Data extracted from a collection
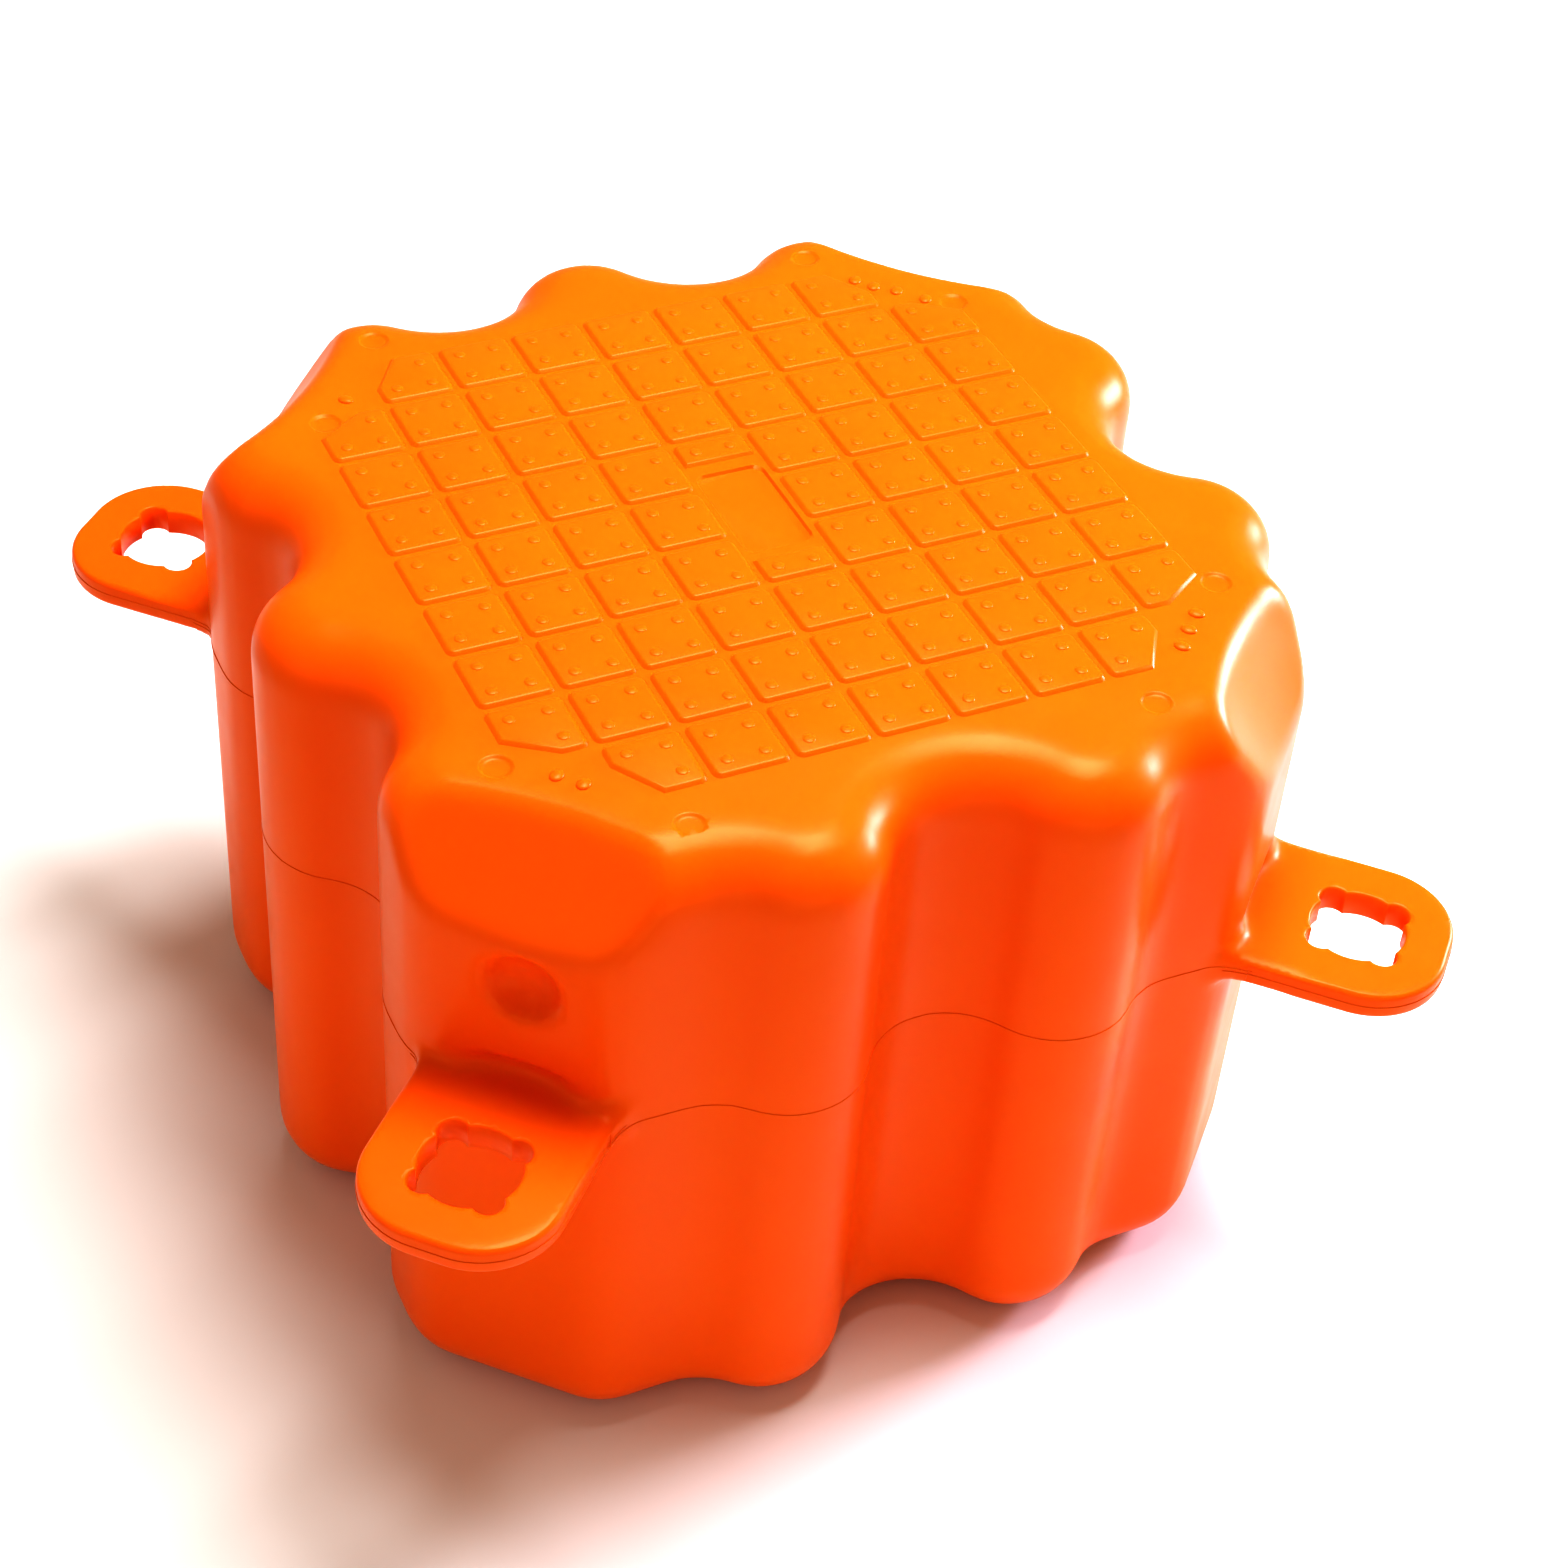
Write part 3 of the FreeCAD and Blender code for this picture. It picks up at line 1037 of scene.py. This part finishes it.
@dataclass(frozen=True)
class Softbox:
    """A rectangular lamp, with its power in watts and an sRGB hex colour."""

    name: str
    place: tuple[float, float, float]
    size: tuple[float, float]
    power: float
    colour: str = "FFFFFF"

    def hang(self, target: Vector) -> None:
        """Hangs the lamp so that it faces the object.

        Args:
            target: the point that it faces.
        """
        data = bpy.data.lights.new(self.name, "AREA")
        data.shape = "RECTANGLE"
        data.size, data.size_y = self.size
        data.energy = self.power
        data.color = linear(self.colour)[:3]
        lamp = bpy.data.objects.new(self.name, data)
        bpy.context.scene.collection.objects.link(lamp)
        lamp.location = self.place
        aim = target - Vector(self.place)
        lamp.rotation_euler = aim.to_track_quat("-Z", "Y").to_euler()


@dataclass
class Studio:
    """Pale floor, soft light and the camera at the photograph's angle."""

    floor_size: float = 12.0
    floor_level: float = -0.2 * MM
    softboxes: tuple[Softbox, ...] = (
        Softbox("overhead_softbox", (0.35, 0.12, 2.1), (0.95, 0.95), 43),
        Softbox("side_softbox", (1.56, -0.03, 0.65), (0.5, 0.45), 25, "EEE0FF"),
        Softbox("left_softbox", (-2.4, -0.9, 1.1), (1.6, 1.2), 4),
        Softbox("front_softbox", (-0.6, -2.4, 0.26), (2.0, 0.3), 4))
    sky_colour: str = "FFE6CB"
    sky_strength: float = 0.3
    # The camera was fitted to the photograph: its angles are in degrees, and its focal
    # length is in pixels of a picture that is this many pixels wide.
    target: tuple[float, float, float] = (0.0, 0.0, 0.2)
    azimuth: float = -27.849
    elevation: float = 41.102
    roll: float = 4.749
    aside: float = 28.262 * MM
    above: float = 3.745 * MM
    distance: float = 1744.04 * MM
    focal_pixels: float = 3097.8
    picture: float = 1568.0
    sensor: float = 36.0

    def camera(self) -> None:
        """Sets the camera where the photograph was taken from."""
        around, climb = math.radians(self.azimuth), math.radians(self.elevation)
        back = Vector((math.sin(around) * math.cos(climb), -math.cos(around) * math.cos(climb),
                       math.sin(climb)))
        level = Vector((math.cos(around), math.sin(around), 0))
        upright = back.cross(level)
        tilt = math.radians(self.roll)
        right = level * math.cos(tilt) + upright * math.sin(tilt)
        up = upright * math.cos(tilt) - level * math.sin(tilt)
        data = bpy.data.cameras.new("camera")
        data.sensor_width = self.sensor
        data.lens = self.focal_pixels / self.picture * self.sensor
        camera = bpy.data.objects.new("camera", data)
        bpy.context.scene.collection.objects.link(camera)
        place = (Vector(self.target) + back * self.distance + right * self.aside
                 + up * self.above)
        turn = Matrix((right, up, back)).transposed().to_4x4()
        camera.matrix_world = Matrix.Translation(place) @ turn
        bpy.context.scene.camera = camera

    def build(self) -> None:
        """Makes the floor, the lamps, the sky light and the camera.

        The picture is shown with a firm contrast, as the photograph is.
        """
        bpy.ops.mesh.primitive_plane_add(size=self.floor_size, location=(0, 0, self.floor_level))
        floor = bpy.context.object
        floor.name = "floor"
        floor.data.materials.append(PalePaint().make())
        for softbox in self.softboxes:
            softbox.hang(Vector(self.target))
        scene = bpy.context.scene
        world = bpy.data.worlds.new("sky")
        world.use_nodes = True
        set_inputs(world.node_tree.nodes["Background"],
                   {"Color": linear(self.sky_colour), "Strength": self.sky_strength})
        scene.world = world
        scene.view_settings.view_transform = "Standard"
        scene.view_settings.look = "Very High Contrast"
        self.camera()


def main() -> None:
    """Builds the studio and the float, and reports each piece."""
    logging.basicConfig(level=logging.INFO, format="%(message)s")
    Studio().build()
    plastic = MouldedPolyethylene().make()
    shell = FloatShell().build()
    dress(shell, plastic, smooth_angle=50)
    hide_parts("float_body")
    dress(DeckTiles().build(), plastic, smooth_angle=35)
    dress(LevelPips().build(), plastic, smooth_angle=50)
    dress(PartingLine().build(shell), plastic, smooth_angle=60)


if __name__ == "__main__":
    main()
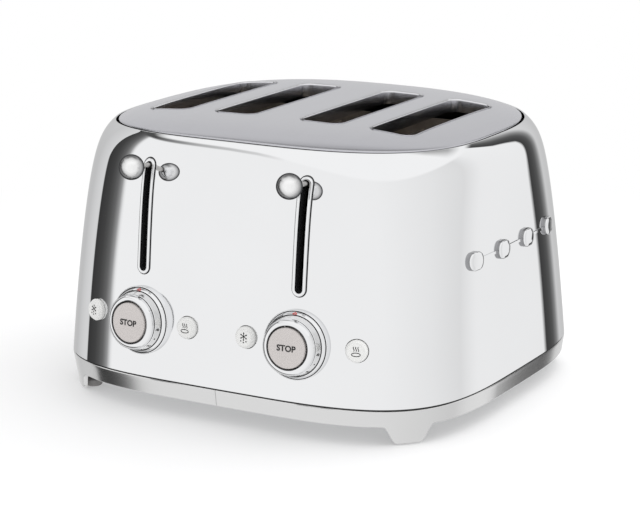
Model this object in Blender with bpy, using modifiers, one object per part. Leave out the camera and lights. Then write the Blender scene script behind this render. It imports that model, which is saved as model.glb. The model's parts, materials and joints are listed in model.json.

Written instruction:
State only the count of lines above that hold the string "camera".

Response below:
12